Despite the inability to predict the exact features of a crisis, every crisis follows these phases: from pre-crisis, to acute, to resolution and recovery. And every organization can and should prepare for, not just the unforeseen, but the unimaginable. There are five steps to navigate through a crisis:

  1. Protect trust

  2. Accept responsibility

  3. Repair damage

  4. Learn lessons

  5. Bounce forward (not back)

Each step deserves to be examined, understood, and incorporated into an organization’s crisis strategy. However, without step one, none of the others will succeed.


Step 1: Protect Trust


Scenario:

Within minutes of an accident, a news helicopter hovering over the construction site runs live feed that airs on multiple websites. It’s instantly in social media feeds shared by text messages across international borders. The company’s crisis communications team has not even ascertained basic facts on the ground.


The single most important thing an organization can do to protect trust in this acute phase is to have prepared in advance to be responsive, truthful, and transparent. According to the head of crisis management at one of the world’s largest PR agencies, more than a quarter of crises spread internationally within one hour. However, on average, companies take 21 hours to defend themselves in any meaningful way.


Tools to prepare:

  • Develop a crisis communications plan for the types and magnitude of crises you can foresee yet recognize the actual event may not follow any of these scenarios. Update at least annually.

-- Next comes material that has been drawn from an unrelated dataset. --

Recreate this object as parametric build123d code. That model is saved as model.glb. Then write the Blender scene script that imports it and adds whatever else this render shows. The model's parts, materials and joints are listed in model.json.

  • Clearly identify roles and responsibilities of all stakeholders, including third-party advocates who can be allies. Build communications channels before they are needed.

  • Create a robust alert and notification process with up-to-date contact information.

  • Script pre-approved external messages including a holding message to acknowledge an event has occurred with a promise to provide updated information as soon as possible. Follow through with updates as soon as possible. Promises kept at each stage rebuild trust.

  • Prepare a dark website: a non-visible website that goes live in the event of crisis. The site stores information that can be tailored quickly to provide updates concerning the crisis, along with news releases, company statements, and contact information. Anticipate that basic information news media will need to report the story and this makes their job easier.

  • Develop a social media plan with prepared posts that mirror the dark website messaging. At the first alert of crisis, stop previously scheduled posts that would be inappropriate with the new Circumstances.

Knowing no organization can perfectly insulate itself from crisis brings a measure of humility and humanity to your strategic leadership. The opportunity hidden within crisis is that it reveals the true character of your leaders. When lessons learned have been harnessed to improve operations, organizations have reemerged, more trusted than before.